Затем пришел черед педагогов, учителей, которые обучали его и брата. Хотя вот военачальникам он старался угодить, просил убедить войско, чтобы то провоз‑гласило его единоличным императором. Те не хотели гражданской войны и с одинаковым почтением относились к обоим братьям. Ненависть между ними уже перехлестывала через край. Братья даже не садились за один стол, боясь, что могут быть отравлены конкурентом. Римская знать разделилась, большая ее часть была склонна провозгласить императором Гета, как более приличного, порядочного, мягкого и более серьезного человека. Решили поделить Римскую империю на две части – западную с центром в Риме и восточную со столицей в Антиохии или Александрии. Но жена Септимия Севера, Юлия Домна (мачеха Антонина), умолила их этого не делать. Тогда Антонин в ее же спальне заколол ее родного сына и с воплями бросился к воинам, пытаясь убедить их в том, что его хотели убить.
Когда на его крики сбежались преторианцы, он открыто предложил им по 2500 аттических драхм за поддержку его претензий на императорский престол. И тут же пообещал им в полтора раза увеличить жалованье. Вояки быстро сообразили что к чему и, может, без особого восторга, но с полным пониманием выгодности сделки для них, конечно же, согласились. Антонин сразу же выдал им деньги. В один день было безжалостно растрачено все то богатство, которое 18 лет копил Север, грабя другие народы. Сенату ничего не оставалось как признать де‑факто его назначение. Тут же начался массовый террор против всех близких и друзей брата. Были перебиты все слуги, невзирая на возраст, уничтожали всех, кто жил на его половине. Трупы складывали на телеги, вывозили за город, где сжигали или же просто сваливали в кучи, как мусор. Убили даже любимых музыкантов и атлетов брата. Поголовно уничтожили весь император‑ский род, включая дочь Марка Аврелия (старуху), двоюродного брата самого Антонина, сына дочери Марка и Помпеяна, бывшего два раза консулом и полководцем во время важных войн. Убили почти всех сенаторов – представителей старых патрицианских родов.

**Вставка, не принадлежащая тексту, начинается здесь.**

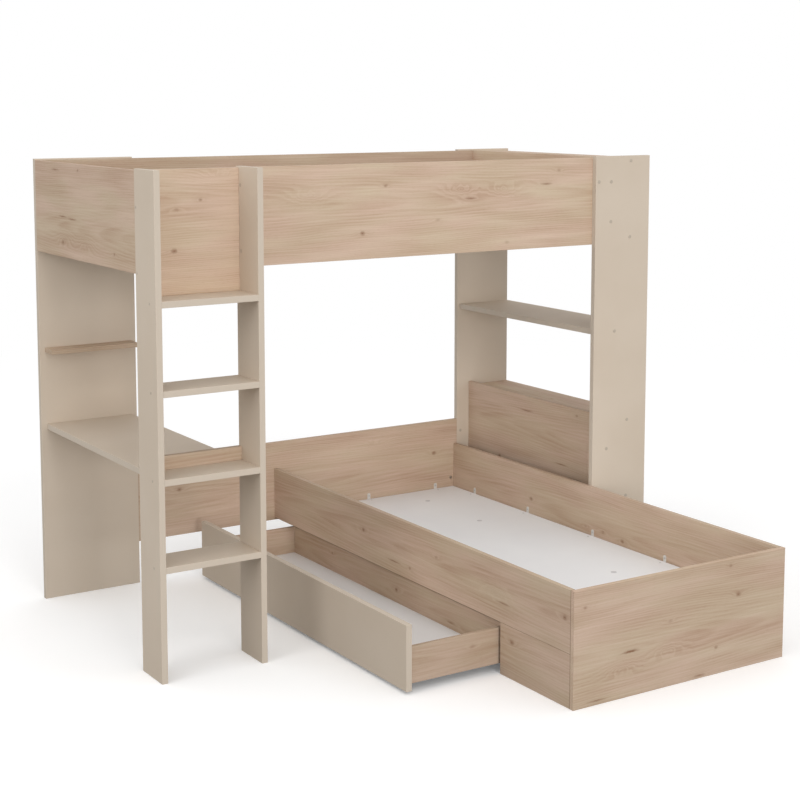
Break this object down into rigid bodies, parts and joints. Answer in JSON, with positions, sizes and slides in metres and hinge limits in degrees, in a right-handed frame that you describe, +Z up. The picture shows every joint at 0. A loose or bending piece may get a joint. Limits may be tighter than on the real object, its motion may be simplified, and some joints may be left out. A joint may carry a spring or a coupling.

Знахарка – изготовительница ядов
Антонин послал в провинции людей для истребления тамошних правителей и наместников. Каждая ночь была отмечена все новыми убийствами. Он приказал зарывать в землю живыми даже дев‑весталок за то, что они якобы не соблюдали девственность. Когда же во время скачек народ посмеялся над его любимым возницей, он приказал стражам перебить всех, кто посмел дурно говорить о его любимце (и те убивали первых попавших им под руку, ибо трудно в такой толпе было найти виновных). Так как его мачеха, Юлия Домна, была очень красива, он решил взять ее в жены. Хотя он был убийцей ее сына, та согласилась, сказав: «Если угодно, то и дозволено». Он носил галльский плащ до пят с капюшоном («каракалла»). В него он любил одевать и народ. Убийцы часто любят скрывать свое лицо от взоров людей. Понимая, сколь велика к нему ненависть своих же сограждан, Антонин всячески заискивал и заигрывал с армией, видя в ней его единственную опору.